古地図、「入り口を正面に表わす名前の縦書き法」2020/06/07 07:45

 俵元昭さんのお手紙には、この発見を伝えたあと、さらに、この幕府普請方 作成図が、入り口を正面に表わす名前の縦書き法の始まりはいつ頃であったか、 実に法隆寺以来の和風建築図の作成に至る大問題に行き着くことを考えたけれ ど、さすがに、そこまでは寿命や建築学、宮大工研究などが必要で及びません、 とある。 「入り口を正面に表わす名前の縦書き法」について、ご著書『江戸 の地図屋さん』(吉川弘文館)を読んで書いたことがあったので、引いておく。

     等々力短信 第1002号 2009(平成21)年8月25日

                『江戸の地図屋さん』

 世の中、知らないことばかりだということを、またまた思い知った。 千号 を過ぎてもネタに困ることはなさそうだ。 千号に際して、俵元昭さんからご 著書『江戸の地図屋さん 販売競争の舞台裏』(吉川弘文館・2003年)を頂戴し た。 俵元昭さんには、短信に正続『半死半生語集』と『素顔の久保田万太郎』 (すべて学生社/677・705・722・723号)や「江戸切絵図の誕生」(863号) の話で登場していただいている。

 五街道雲助の「髪結新三」に始まり、ブログの日記で江戸の日本橋を散歩し ている。 この散歩には、手元の本にある「分間江戸大絵図」や「江戸切絵図」 が欠かせない。

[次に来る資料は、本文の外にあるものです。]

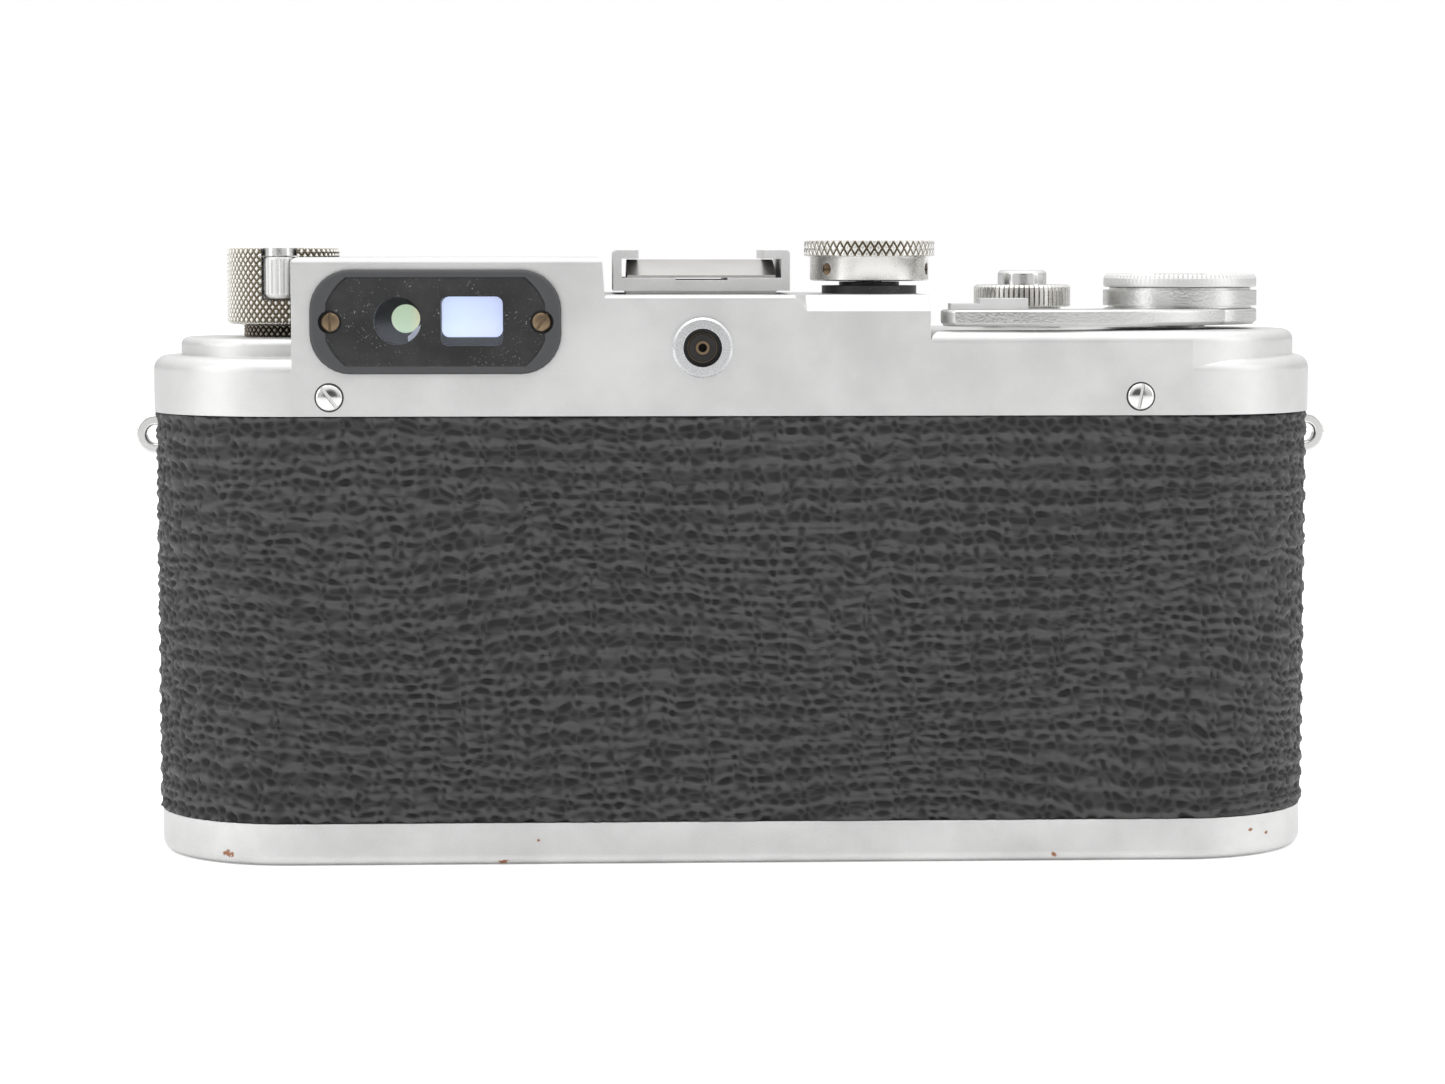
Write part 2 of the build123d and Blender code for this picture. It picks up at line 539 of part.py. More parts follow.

 そこで『江戸の地図屋さん』だが、こんなことをご存知だったろうか。 江 戸の古地図に書き込まれた屋敷などの文字が、縦書きで四方八方、自由勝手な 向きに書いてあるのはなぜか? 文字の書き出しの頭が、門・玄関など、路面 からの入口の方にあてられているのだそうだ。 屋敷などの単位面積は当時、 現在と比べものにならないほど広かった。 この工夫がなければ、入口を探し て大回りしなければならなかったのだ。 「分間江戸大絵図」の「分間」とは 何か? 図上の長さの一分(一寸の1/10)が現地の実際の何間(十間とか十五 間)を示しているかという縮尺をいう言葉で、正確には「ぶけん」と訓むべき だろうが、今日では「ぶんけん」と読む習慣になってきたという。

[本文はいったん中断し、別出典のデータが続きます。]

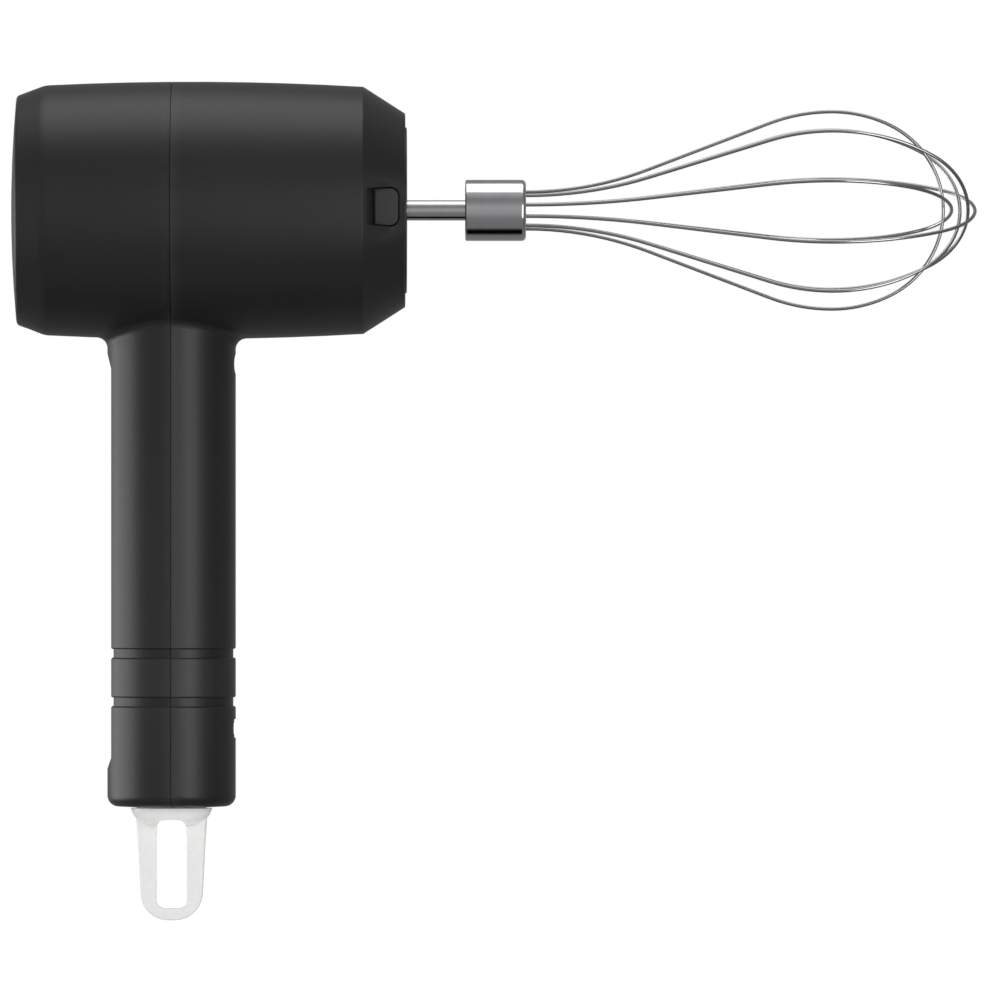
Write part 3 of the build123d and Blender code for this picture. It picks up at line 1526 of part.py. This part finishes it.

 家康の江戸入国(天正18(1590)年)から数えて80年の、寛文10(1670) 年「江戸図の祖(おや)」と呼ばれる五枚組の『新板江戸大絵図』を遠近道印(お ちこちどういん)が制作した。 「絵図」というと測量していない絵画的な肉 筆見取り図といった印象があるが、実はこの地図、科学的な測量方法で、計測、 作図された航空写真並みに正確な地図だった。 この後、多数の地図製作出板 業者が激烈な競争を展開する。 明和6(1769)年に至って、携帯に便利な折 本江戸図『新編江戸安見(あんけん)図』が登場、以来74年間を超える超ロ ングセラーとなる。 「江戸切絵図の誕生」は幕末近い弘化3(1848)年だっ た。 お屋敷が沢山ある番町へ猟官請託や商品納入に行く下級武士や町人が、 番町の入口麹町の荒物屋・近江屋で道を聞く。 あまり聞かれるので、ついに 地図を刷った、素人ならではのブレイク・スルーだ。 一旦は正確な江戸図が 完成した後、二度の大変化を経て、歪んだ不正確なものに後退する半面、長年 の創意工夫の結実した便利で実用的な究極の切絵図に達し、爆発的に売れたの が面白い。